## WHAT THE EXERCISE ASKS
Wherever the string "FreeCAD" appears in the listing, copy that line.

## GIVEN RECORDS
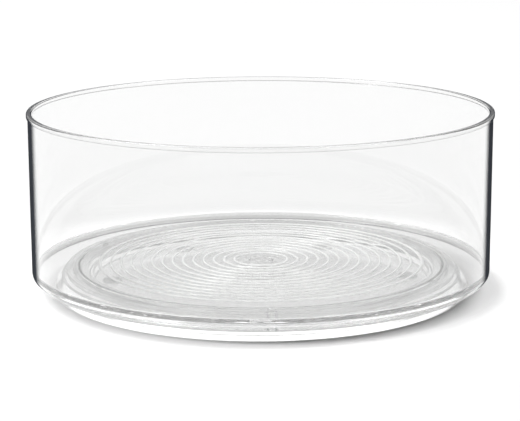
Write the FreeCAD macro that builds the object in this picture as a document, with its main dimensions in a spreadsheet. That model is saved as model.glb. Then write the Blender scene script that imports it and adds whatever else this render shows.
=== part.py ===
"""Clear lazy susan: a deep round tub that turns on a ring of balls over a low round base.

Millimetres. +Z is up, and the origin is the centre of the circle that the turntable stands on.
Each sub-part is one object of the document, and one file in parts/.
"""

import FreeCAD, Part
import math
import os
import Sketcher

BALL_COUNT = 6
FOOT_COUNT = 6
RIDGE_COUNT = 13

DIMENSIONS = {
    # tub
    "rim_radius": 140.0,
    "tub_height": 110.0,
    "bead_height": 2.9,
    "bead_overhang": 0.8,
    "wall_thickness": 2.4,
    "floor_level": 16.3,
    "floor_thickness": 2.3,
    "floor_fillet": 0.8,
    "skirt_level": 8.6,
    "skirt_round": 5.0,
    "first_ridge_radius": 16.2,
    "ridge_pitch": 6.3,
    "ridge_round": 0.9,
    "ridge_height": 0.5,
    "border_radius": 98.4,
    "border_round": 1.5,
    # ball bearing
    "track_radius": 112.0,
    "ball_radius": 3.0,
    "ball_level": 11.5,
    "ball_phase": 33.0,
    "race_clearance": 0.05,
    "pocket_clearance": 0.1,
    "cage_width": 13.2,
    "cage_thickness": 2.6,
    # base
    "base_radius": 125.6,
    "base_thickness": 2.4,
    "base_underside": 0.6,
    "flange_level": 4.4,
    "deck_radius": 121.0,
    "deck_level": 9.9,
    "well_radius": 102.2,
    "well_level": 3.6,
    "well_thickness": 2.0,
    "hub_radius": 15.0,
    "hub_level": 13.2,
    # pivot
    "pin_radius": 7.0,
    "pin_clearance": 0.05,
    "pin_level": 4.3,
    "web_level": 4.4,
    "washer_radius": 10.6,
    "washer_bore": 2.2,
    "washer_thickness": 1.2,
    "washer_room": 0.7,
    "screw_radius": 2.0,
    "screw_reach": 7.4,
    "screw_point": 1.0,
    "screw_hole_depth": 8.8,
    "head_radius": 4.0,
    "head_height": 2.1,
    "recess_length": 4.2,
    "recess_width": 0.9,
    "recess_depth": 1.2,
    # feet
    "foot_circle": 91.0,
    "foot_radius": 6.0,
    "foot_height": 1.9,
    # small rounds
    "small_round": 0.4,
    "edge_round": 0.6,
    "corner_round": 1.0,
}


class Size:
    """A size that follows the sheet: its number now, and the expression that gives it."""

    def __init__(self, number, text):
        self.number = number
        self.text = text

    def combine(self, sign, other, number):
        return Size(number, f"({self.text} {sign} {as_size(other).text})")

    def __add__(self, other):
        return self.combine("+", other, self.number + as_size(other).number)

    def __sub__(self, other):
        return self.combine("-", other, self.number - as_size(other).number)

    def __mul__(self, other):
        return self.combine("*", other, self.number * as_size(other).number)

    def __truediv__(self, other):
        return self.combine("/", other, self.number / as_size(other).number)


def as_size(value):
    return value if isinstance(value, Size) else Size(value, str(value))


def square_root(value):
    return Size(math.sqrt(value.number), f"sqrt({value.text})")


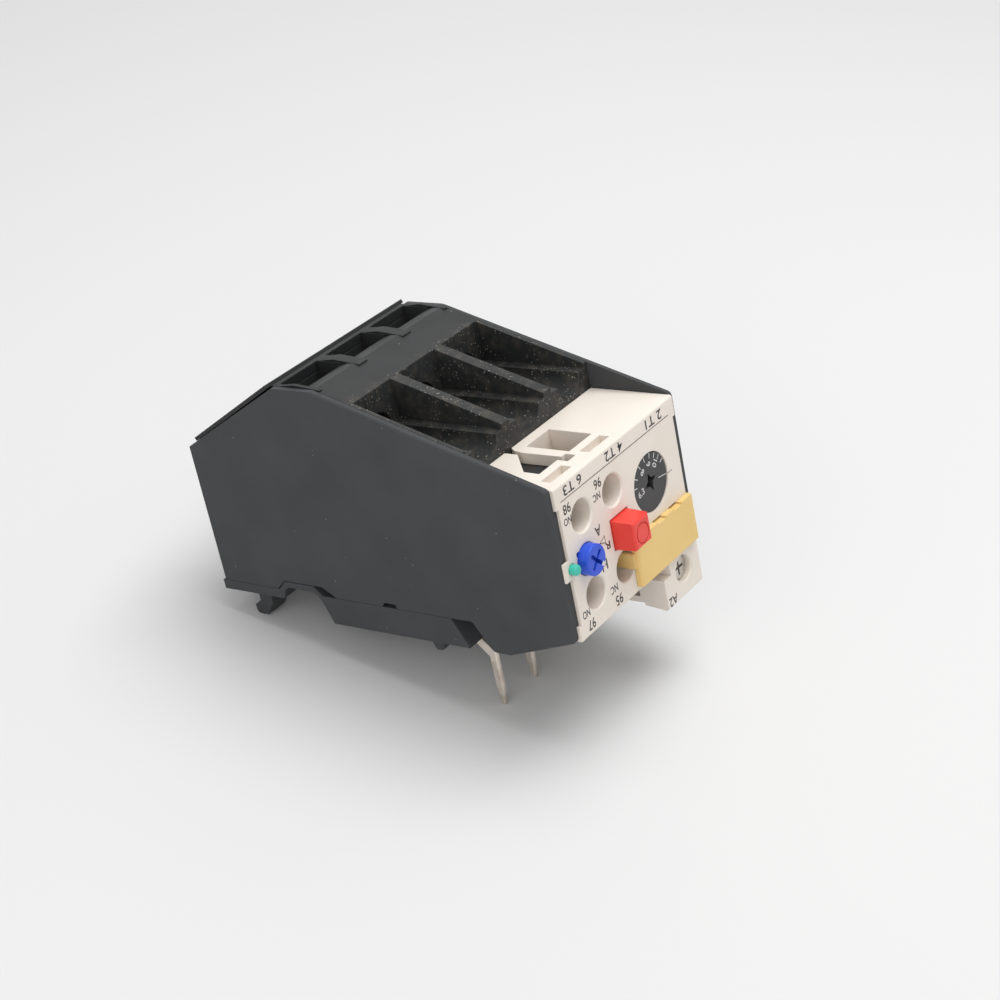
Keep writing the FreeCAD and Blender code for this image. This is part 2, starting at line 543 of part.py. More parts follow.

## SOLUTION FOR THIS TASK
Write the FreeCAD macro that builds the object in this picture as a document, with its main dimensions in a spreadsheet. That model is saved as model.glb. Then write the Blender scene script that imports it and adds whatever else this render shows.
import FreeCAD, Part
Keep writing the FreeCAD and Blender code for this image. This is part 2, starting at line 543 of part.py. More parts follow.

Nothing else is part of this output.